Written task: Quote verbatim the span of lines that begins the listing below and closes with the line containing "thrown bowl with".

Input data:
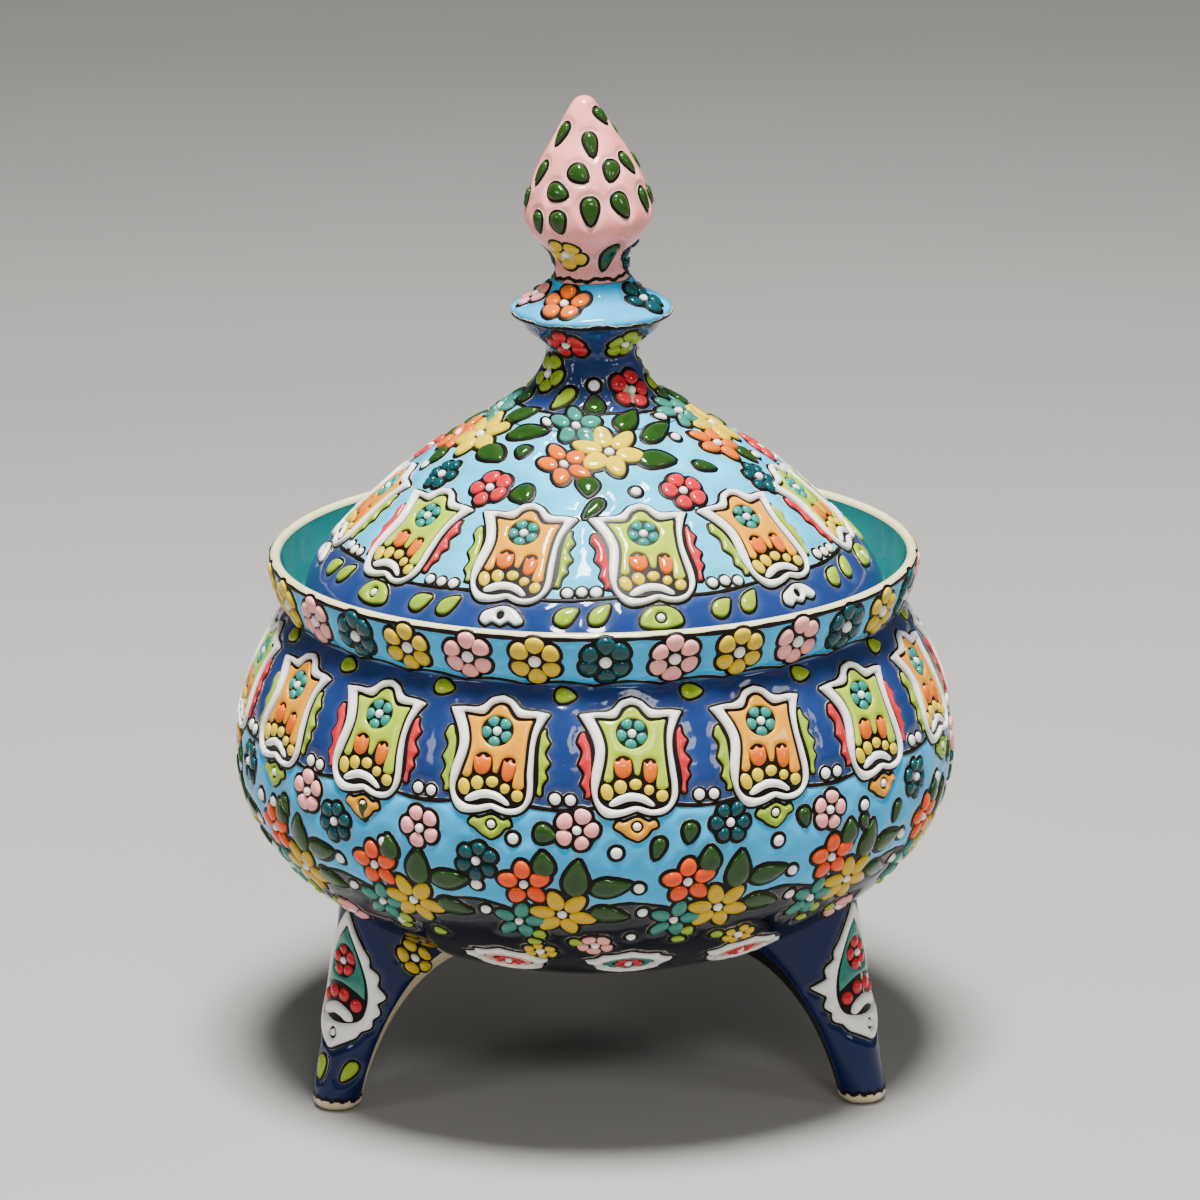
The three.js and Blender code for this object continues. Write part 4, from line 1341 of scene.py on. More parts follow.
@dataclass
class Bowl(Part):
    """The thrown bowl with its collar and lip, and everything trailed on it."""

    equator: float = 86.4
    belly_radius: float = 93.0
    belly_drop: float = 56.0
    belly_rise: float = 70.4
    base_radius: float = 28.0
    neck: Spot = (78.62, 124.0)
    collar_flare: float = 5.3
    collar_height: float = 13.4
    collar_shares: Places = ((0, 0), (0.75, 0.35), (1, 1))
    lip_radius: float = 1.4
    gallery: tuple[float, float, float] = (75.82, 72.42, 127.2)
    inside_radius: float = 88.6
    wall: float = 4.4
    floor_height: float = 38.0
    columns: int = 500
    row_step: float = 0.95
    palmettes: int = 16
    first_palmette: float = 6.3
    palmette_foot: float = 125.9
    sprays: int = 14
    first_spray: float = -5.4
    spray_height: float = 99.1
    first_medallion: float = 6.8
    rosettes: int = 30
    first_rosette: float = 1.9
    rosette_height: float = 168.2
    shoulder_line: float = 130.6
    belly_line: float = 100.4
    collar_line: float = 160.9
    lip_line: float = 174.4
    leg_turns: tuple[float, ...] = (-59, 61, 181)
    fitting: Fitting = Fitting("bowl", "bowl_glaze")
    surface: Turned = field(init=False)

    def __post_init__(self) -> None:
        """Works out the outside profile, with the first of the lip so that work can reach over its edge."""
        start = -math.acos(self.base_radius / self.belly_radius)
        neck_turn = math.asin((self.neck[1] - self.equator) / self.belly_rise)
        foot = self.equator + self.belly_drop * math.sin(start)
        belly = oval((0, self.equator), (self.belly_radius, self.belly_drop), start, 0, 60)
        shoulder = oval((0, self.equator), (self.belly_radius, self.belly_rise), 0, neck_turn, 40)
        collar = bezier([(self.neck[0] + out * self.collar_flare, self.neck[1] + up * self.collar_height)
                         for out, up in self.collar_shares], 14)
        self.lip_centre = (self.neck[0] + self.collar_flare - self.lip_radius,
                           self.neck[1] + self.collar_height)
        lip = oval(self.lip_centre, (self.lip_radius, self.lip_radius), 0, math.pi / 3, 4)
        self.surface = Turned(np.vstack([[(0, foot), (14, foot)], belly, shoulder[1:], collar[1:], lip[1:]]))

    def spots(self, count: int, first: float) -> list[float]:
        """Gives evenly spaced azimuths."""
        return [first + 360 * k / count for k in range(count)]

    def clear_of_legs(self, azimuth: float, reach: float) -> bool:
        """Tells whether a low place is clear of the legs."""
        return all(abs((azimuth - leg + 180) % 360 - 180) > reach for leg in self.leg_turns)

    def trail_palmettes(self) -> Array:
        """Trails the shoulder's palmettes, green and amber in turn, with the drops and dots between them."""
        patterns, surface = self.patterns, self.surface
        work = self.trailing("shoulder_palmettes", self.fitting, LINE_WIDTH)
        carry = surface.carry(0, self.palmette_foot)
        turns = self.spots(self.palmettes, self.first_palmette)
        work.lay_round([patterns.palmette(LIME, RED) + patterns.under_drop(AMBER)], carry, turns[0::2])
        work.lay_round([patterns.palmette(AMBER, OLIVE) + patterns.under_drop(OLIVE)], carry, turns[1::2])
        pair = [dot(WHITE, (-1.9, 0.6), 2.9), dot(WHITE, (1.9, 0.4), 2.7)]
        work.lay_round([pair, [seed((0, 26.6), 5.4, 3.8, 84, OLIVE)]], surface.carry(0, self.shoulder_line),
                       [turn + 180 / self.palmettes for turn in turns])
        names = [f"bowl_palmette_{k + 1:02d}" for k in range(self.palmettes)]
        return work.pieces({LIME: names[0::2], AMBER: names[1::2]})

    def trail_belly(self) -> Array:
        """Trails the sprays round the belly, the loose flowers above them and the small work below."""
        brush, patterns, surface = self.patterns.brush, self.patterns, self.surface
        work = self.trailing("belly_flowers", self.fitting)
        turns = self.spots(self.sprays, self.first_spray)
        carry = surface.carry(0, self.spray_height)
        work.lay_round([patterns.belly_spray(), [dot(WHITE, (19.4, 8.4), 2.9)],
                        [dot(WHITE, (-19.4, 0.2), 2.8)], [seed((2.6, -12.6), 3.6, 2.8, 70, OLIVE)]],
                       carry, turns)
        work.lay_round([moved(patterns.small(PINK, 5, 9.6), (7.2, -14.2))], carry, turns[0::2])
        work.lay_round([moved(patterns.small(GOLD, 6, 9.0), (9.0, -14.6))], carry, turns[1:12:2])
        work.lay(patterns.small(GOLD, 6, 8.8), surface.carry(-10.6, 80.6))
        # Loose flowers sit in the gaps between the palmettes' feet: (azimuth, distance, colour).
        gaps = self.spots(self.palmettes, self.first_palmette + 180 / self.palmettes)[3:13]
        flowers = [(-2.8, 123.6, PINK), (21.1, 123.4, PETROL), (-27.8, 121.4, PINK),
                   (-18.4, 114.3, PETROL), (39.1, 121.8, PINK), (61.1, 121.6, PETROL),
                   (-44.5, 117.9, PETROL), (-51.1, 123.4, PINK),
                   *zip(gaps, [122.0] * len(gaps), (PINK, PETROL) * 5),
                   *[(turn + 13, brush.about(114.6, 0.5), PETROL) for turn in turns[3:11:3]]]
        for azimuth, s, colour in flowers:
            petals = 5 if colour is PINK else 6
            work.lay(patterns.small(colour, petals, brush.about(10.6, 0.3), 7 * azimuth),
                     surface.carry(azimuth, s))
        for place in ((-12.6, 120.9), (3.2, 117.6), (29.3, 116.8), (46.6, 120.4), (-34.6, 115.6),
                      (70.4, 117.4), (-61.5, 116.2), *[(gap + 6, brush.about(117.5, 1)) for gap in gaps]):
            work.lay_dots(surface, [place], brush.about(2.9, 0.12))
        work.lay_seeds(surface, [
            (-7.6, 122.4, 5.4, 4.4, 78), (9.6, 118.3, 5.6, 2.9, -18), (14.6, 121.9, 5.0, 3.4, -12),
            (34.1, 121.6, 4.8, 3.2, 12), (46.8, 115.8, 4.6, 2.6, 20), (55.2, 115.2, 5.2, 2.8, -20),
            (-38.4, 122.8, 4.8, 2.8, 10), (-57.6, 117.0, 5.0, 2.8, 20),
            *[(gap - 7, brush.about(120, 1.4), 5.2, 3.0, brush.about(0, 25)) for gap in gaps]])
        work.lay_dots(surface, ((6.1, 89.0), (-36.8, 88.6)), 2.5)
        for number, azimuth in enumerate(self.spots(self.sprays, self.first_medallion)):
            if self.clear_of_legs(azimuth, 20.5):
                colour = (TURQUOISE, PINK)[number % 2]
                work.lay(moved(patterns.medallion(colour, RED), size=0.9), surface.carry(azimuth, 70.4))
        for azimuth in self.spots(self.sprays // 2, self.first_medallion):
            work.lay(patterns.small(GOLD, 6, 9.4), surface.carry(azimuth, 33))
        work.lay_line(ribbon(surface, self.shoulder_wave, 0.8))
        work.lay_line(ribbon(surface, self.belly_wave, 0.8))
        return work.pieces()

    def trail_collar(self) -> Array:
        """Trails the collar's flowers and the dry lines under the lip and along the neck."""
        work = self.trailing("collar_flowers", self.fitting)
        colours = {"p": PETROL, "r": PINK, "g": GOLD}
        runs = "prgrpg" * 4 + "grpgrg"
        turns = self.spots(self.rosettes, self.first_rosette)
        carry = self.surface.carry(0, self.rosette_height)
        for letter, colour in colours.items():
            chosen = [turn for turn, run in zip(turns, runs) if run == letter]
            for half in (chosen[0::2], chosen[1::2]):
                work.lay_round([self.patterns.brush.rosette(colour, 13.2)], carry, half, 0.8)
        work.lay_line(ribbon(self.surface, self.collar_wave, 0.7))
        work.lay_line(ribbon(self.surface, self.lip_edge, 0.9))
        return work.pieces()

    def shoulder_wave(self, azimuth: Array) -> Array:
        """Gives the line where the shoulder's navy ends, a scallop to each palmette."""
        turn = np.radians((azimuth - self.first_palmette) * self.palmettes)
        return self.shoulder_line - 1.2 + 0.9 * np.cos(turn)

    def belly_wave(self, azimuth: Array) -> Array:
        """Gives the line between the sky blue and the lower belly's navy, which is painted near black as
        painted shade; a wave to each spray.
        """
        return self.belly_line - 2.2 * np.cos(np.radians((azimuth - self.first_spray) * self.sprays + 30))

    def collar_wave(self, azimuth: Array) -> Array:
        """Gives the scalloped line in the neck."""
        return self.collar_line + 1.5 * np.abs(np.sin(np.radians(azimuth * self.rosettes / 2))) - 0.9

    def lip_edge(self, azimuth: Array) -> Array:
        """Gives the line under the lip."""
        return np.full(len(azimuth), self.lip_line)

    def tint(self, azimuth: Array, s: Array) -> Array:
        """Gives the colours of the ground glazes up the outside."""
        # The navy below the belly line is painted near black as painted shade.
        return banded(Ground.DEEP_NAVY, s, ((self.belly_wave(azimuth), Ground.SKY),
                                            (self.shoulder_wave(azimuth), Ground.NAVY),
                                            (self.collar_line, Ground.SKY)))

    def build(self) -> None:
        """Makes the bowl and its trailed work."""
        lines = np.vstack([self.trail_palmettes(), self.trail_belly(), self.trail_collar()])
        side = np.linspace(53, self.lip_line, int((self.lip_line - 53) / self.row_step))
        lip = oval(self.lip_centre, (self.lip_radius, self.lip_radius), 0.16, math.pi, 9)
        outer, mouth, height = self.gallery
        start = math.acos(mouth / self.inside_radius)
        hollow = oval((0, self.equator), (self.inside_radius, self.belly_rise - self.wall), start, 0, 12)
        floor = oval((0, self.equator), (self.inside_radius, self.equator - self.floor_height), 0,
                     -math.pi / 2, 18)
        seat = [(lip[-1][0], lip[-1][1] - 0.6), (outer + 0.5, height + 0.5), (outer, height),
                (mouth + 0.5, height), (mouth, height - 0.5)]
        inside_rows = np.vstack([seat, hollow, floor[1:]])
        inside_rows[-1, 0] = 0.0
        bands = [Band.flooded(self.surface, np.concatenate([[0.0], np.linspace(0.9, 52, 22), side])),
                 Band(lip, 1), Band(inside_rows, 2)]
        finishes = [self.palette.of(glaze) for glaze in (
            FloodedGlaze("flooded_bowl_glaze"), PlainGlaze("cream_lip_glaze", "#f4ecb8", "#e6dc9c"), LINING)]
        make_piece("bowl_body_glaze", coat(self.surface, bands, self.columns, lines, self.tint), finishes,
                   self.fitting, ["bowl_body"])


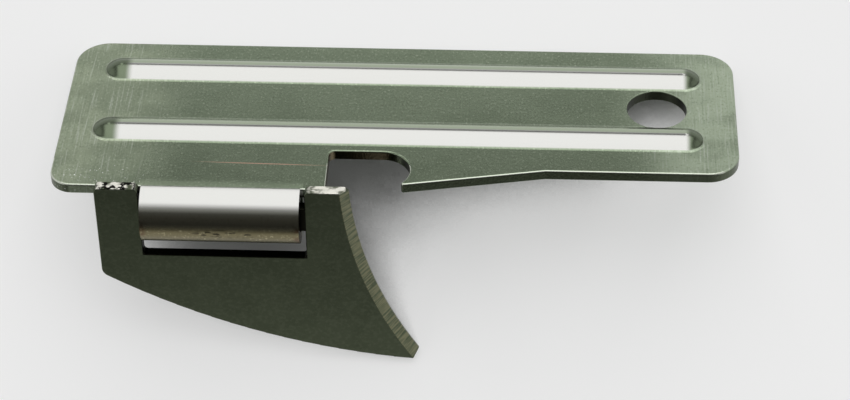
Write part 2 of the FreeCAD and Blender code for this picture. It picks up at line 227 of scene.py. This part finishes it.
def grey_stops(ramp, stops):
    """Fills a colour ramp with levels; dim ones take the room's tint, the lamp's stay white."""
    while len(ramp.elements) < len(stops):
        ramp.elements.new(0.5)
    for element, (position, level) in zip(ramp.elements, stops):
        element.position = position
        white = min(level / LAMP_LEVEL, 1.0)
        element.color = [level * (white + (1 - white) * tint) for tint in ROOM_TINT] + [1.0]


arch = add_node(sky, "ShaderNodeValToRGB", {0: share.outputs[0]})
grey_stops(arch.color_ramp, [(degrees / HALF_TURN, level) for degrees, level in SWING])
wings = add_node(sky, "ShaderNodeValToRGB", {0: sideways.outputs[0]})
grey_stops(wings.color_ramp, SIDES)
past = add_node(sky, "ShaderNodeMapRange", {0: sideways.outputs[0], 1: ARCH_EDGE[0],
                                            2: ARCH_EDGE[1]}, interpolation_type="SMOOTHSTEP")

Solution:
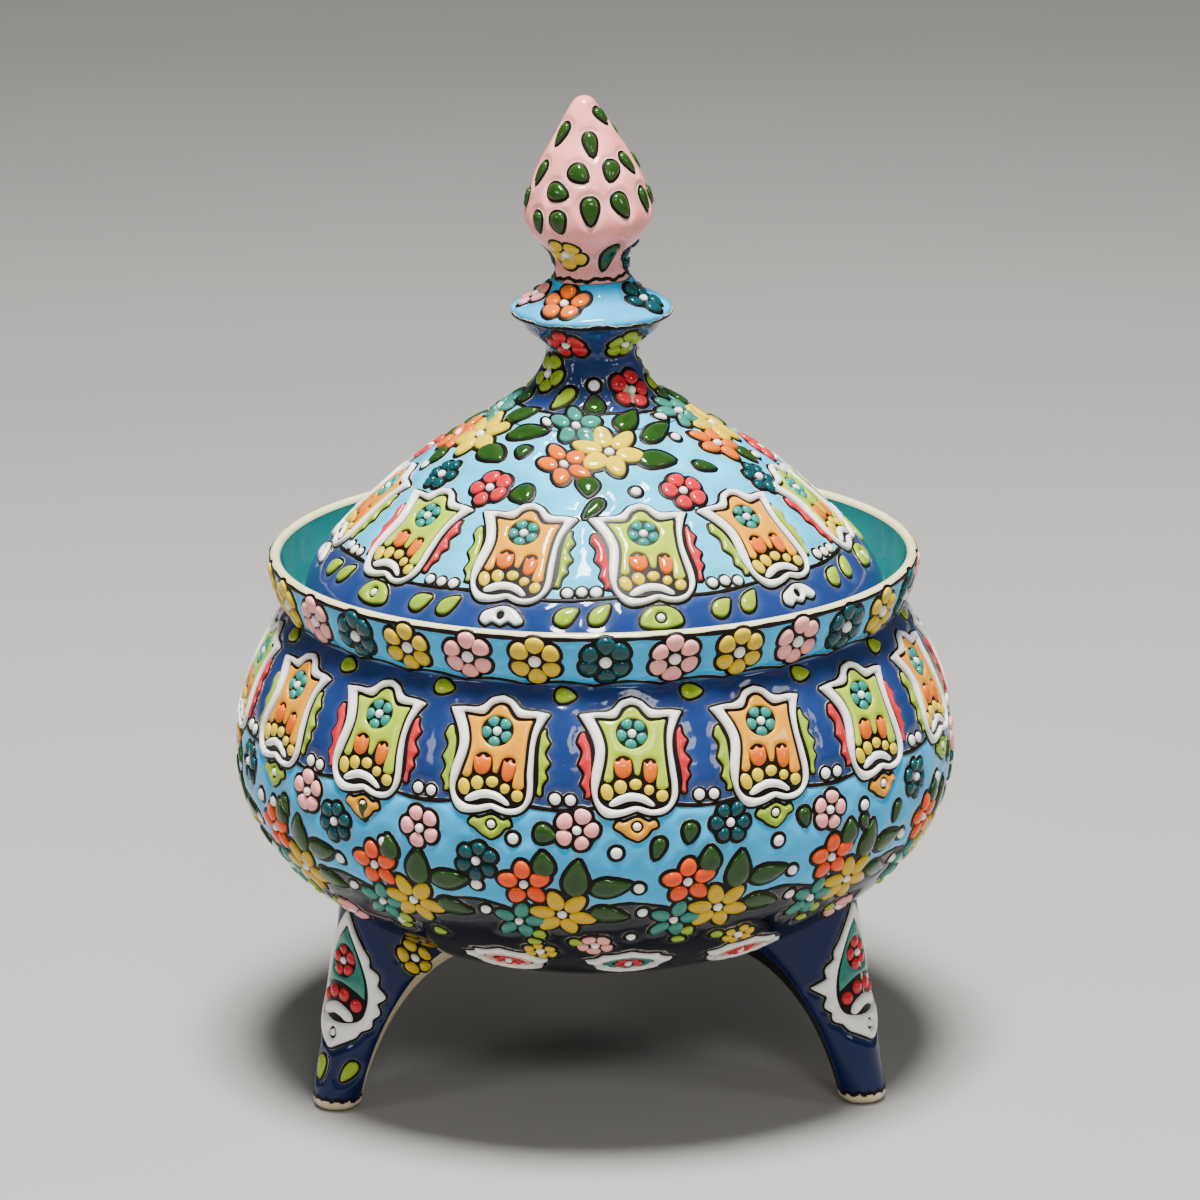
The three.js and Blender code for this object continues. Write part 4, from line 1341 of scene.py on. More parts follow.
@dataclass
class Bowl(Part):
    """The thrown bowl with its collar and lip, and everything trailed on it."""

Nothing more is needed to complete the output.